When I got home, his words really struck me and I finally got it. I picked up the phone and dialed a number I had erased in my phones (but from bitterness it still obtained in my mind). I called the number of a person who hurt me so badly that my faith took a detour. I called a person who cost me so much I cannot quantify in all available terms. I called a person whose pain to me made me at one time to believe that God would forgive me if I took a gun and blew their brains out. I called a person who at their best still saw it good to do me irreparable harm.

I called a person who hurt me so badly it still physically hurts today and most likely will do so till I am interred in the ground barring of course, the occurrence of a miracle.

When they answered I only asked for two minutes and explained that I had come to the realization that my being angry with what they did to me was holding me back and festering an inhibiting bitterness. I told them that despite all the pain, the hurt, the harm, the losses, the humiliation etc I WAS FORGIVING THEM AND THEY WERE NOW FREE TO PURSUE THEIR LIVES WITHOUT THE FEAR OF NQOBILE NCUBE LOOMING OVER THEM AND SEEK REVENGE.

I was met with stunned silence.
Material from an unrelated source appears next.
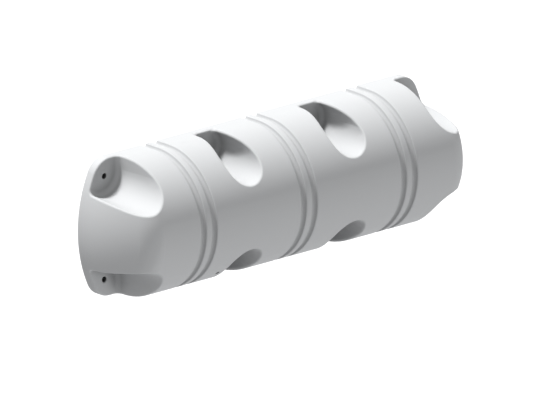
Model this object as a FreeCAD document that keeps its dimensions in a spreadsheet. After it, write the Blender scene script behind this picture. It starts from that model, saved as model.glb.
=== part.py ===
import FreeCAD, Part
import math
import os
import Sketcher
from FreeCAD import Vector

# Half-round dock fender, moulded in one piece and screwed flat against a pile or quay.
# X runs along its length, Z is up, and the flat back lies in the plane Y = 0.
# The round front points to -Y. The origin is the middle of the flat back.
# One quarter of the fender is drawn and then mirrored to the other three.

doc = FreeCAD.newDocument("DockFender")

# Driving dimensions, in millimetres and degrees.
SIZES = {
    # Whole body: a half circle in front of a short straight part
    "body_length": 694,
    "body_diameter": 220,
    "straight_depth": 29.5,
    "back_edge_round": 1.5,
    # Dished ends: a flat crown that turns into the barrel through a tighter corner
    "crown_radius": 210,
    "corner_radius": 35,
    # Pairs of round-bottomed grooves round the front, with a rib in the middle of each pair
    "groove_spacing": 203,
    "groove_pitch": 22,
    "groove_depth": 4.8,
    "groove_bottom_radius": 5.6,
    "groove_edge_round": 2.5,
    # Wells that reach from the front to the screw flange at the back. The middle ones reach
    # past the top by the breakout, and the end ones keep their distance from the end and the top
    "flange_thickness": 16,
    "middle_well_place": 105,
    "middle_well_breakout": 3.5,
    "middle_well_radius": 29.5,
    "middle_well_draft": 2,
    "end_well_inset": 32,
    "end_well_drop": 21,
    "end_well_radius": 36,
    "end_well_draft": 4,
    "floor_fillet": 8,
    "mouth_round": 3,
    # Screw holes through the flange. The end ones are nearer the middle, and lower, than their wells
    "screw_hole_diameter": 9,
    "screw_hole_chamfer": 1,
    "end_hole_shift": 9,
    "end_hole_drop": 7,
    # Small blind vent hole low on the round front, this many degrees below level
    "vent_diameter": 7,
    "vent_depth": 14,
    "vent_place": -152,
    "vent_angle": 50.3,
}

# Places that follow from the sizes
PLACES = {
    "middle_well_height": "=body_diameter / 2 + middle_well_breakout - middle_well_radius",
    "end_well_place": "=body_length / 2 - end_well_inset",
    "end_well_height": "=body_diameter / 2 - end_well_drop",
    "end_hole_place": "=end_well_place - end_hole_shift",
    "end_hole_height": "=end_well_height - end_hole_drop",
}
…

No slur, no insults, no swearing, no hung up phone. Just silence. 30 seconds later all they could say was ‘THANK YOU’.

When I hung up, a burden lifted. Of course I still bear the physical scars but I have dealt with the bitterness shadow and there is space for more light in my heart.

Tomorrow as the sun rises and as you battle shadows and mountains, pause for a moment and check if the mountains hindering you are not out of bitterness and unforgiving pain. If so, one call, one visit, one sms might heave a mountain away for you. It just did for me.